Reputation: 744
I have a django project with specific urls, setup by a 'catchall' URL.
This is so I can go to mysite/living
, and have it pass living as a parameter and pull up the appropriate details from my db.
My urls.py:
url(r'^$', views.index, name='index'),
url('about/', views.about_view, name='about_view'),
url('contact/', views.contact_view, name='contact_view'),
url('(?P<colcat>[\w\-]+)/collection/(?P<name>[\w\-]+)$', views.collection_detail, name='collection_detail'),
url('(?P<colcat>[\w\-]+)/$', views.collection_view, name='collection_view'),
I am running into the problem where, anything can be passed as a parameter. This is particularly notable with search engines, where mysite/index.html/index.html
returns a valid page.
Is there a way to limit the urls that are 'allowed' to be matched?
Upvotes: 1
Views: 198
Reputation: 3424
It is very unlikely for a user to enter/modify URLs manually while browsing. Everyone just googles and clicks whatever link is shown by the search engine.
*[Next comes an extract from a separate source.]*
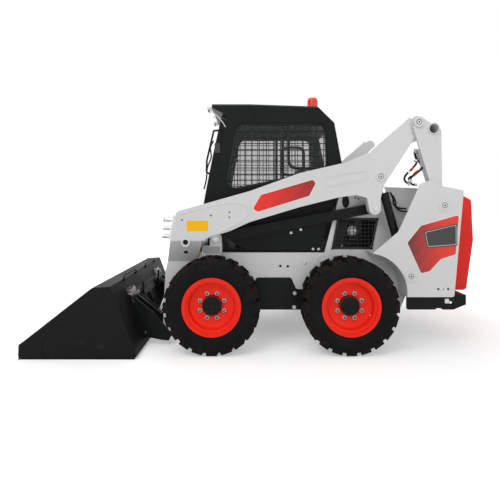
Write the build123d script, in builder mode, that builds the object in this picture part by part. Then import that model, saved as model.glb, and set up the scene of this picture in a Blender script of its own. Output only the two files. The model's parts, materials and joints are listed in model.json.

So, You just need to restrict what the search engine indexes.
This can be done by adding a sitemap.xml
file to the root of your website.
sitemap.xml
specifies all the urls of your website along with some additional information inorder to make it easier for search engines to crawl. If you don't add a sitemap.xml
, search engines try to crawl through every possible url. If added they wont.